Within cross-cultural business research, assumptions of cultural parity are usually based on data from the Hofstede (1980) study, which ranked both Canada and the U.S. close on almost all dimensions of culture. Canada and the U.S. are then grouped into categories of cultural sameness, referred to as "cultural types" or "dusters," specifically based in part on uncertainty avoidance (low), power distance (low), and individualism (high)1 (e.g., Griffith et al. 2000). A cultural type refers to human groups that display cultural homogeneity on certain cultural dimensions (Hofstede 1980, Clark 1990). The assumption is that standardization of management practices can be developed with relative ease among culture groups within the same type (Griffith et al. 2000). However, standardization becomes an issue if there is actually cultural deviation within management samples that are often assumed similar based on the culture type or clusters and the related cultural dimensions. Also, culture typing in management research becomes an issue when it is assumed that membership in a common culture type establishes actual cultural homogeneity. This is sometimes taken to an extreme, luring researchers into the questionable position that culture type member nations are actually the same culture. This forms the false position that these nations are "intra-culturally" related. In part, our research sets out to study the accuracy of such positions between the U.S. and Canada by examining three specific cultural dimensions which are both related to culture typing of the subject nations (see the section titled Culture Types) and are also related to the dimensions that Hofstede (1980) speculated would experience relative, directional fluctuation within a specified period of time.
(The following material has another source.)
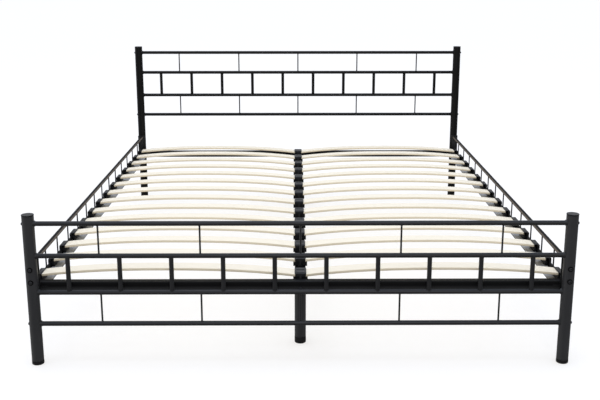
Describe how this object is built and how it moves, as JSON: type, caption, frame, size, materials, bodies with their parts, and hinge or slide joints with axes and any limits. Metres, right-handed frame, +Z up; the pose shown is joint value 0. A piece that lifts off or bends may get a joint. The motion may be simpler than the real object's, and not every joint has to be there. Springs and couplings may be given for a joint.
{
  "type": "bed frame",
  "caption": "Double metal bed frame: round posts, barred head and foot grids, side rails with thin rods, a centre beam and two columns of sprung wooden slats in holders.",
  "frame": {"origin": "on the floor, under the middle of the bed", "axes": "+X to the right across the bed seen from the foot end, +Y along the bed from the foot end to the head end, +Z up"},
  "size_m": [1.6674, 2.1016, 0.794],
  "materials": {
    "black_powder_coat": "satin black powder coat on steel",
    "black_plastic": "moulded black plastic, finely grained",
    "black_zinc": "black-passivated steel fasteners",
    "birch": "pale birch plywood, smooth, with bare ply edges"
  },
  "bodies": {
    "root": {"foot_post_left": "black_powder_coat", "foot_post_cap_left": "black_plastic", "foot_post_pad_left": "black_plastic", "foot_rail_bolts_left": "black_zinc", "foot_post_right": "black_powder_coat", "foot_post_cap_right": "black_plastic", "foot_post_pad_right": "black_plastic", "foot_rail_bolts_right": "black_zinc", "footboard_grid": "black_powder_coat", "foot_cross_rail": "black_powder_coat", "foot_centre_leg": "black_powder_coat", "foot_centre_leg_pad": "black_plastic", "head_post_left": "black_powder_coat", "head_post_cap_left": "black_plastic", "head_post_pad_left": "black_plastic", "head_rail_bolts_left": "black_zinc", "head_post_right": "black_powder_coat", "head_post_cap_right": "black_plastic", "head_post_pad_right": "black_plastic", "head_rail_bolts_right": "black_zinc", "headboard_grid": "black_powder_coat", "head_cross_rail": "black_powder_coat", "head_centre_leg": "black_powder_coat", "head_centre_leg_pad": "black_plastic", "side_rail_left": "black_powder_coat", "side_rail_right": "black_powder_coat", "centre_beam": "black_powder_coat", "slat_left_01": "birch", "slat_left_02": "birch", "slat_left_03": "birch", "slat_left_04": "birch", "slat_left_05": "birch", "slat_left_06": "birch", "slat_left_07": "birch", "slat_left_08": "birch", "slat_left_09": "birch", "slat_left_10": "birch", "slat_left_11": "birch", "slat_left_12": "birch", "slat_left_13": "birch", "slat_left_14": "birch", "slat_right_01": "birch", "slat_right_02": "birch", "slat_right_03": "birch", "slat_right_04": "birch", "slat_right_05": "birch", "slat_right_06": "birch", "slat_right_07": "birch", "slat_right_08": "birch", "slat_right_09": "birch", "slat_right_10": "birch", "slat_right_11": "birch", "slat_right_12": "birch", "slat_right_13": "birch", "slat_right_14": "birch", "slat_holders_left": "black_plastic", "slat_holders_right": "black_plastic", "slat_holders_centre": "black_plastic"}
  },
  "joints": []
}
The parity assumption for Canada and the U.S., based on Hofstede (1980) findings, also requires the additional assumption that culture is relatively static (that not only is there cultural parity but that relative cultural shifts between nations have not occurred over time). Some accept culture typing from original Hofstede (1980) data based on the argument that culture is "relatively static" (Hofstede 1997). However, there is some question regarding exactly how static culture is. That is, culture may be slow to change but it is not permanent. There is new longitudinal management research to suggest that regional and national cultures engaged in socioeconomic activity are not static or permanent (Kelley et al. 2006). Additionally, theoretically established work on crossvergence, which supports that culture can experience relative change and comparative shifts, creates a challenge with automatically assuming static cultural positions (Ralston et al. 1997).
The questions therefore raised relate to the potential contribution of this research effort: Based on cultural dimensions associated with both culture typing of the U.S. and Canada and Hofstede's (1980) predictions, how accurate are assumptions of pure cultural equivalence between Canada and the U.S. as tested on a specific cross-national sample today? Can researchers continue to assume that all of the three dimensions related to CanadianU.S. culture typing have parity today? To what degree is the theoretical position that culture is "very stable" accurate (Hofstede 1980, House et al. 2004, Peterson 2004), and can researchers examine that important position with greater detail? If any of the three cultural dimensions normally associated with culture typing between the U.S. and Canada are deviant, this would tend to raise questions about assuming the highest level of parity between the two nations; something apparent in current management research. It would also tend to lend support to Hofstede's (1980) speculation about cultural change with the three identified dimensions.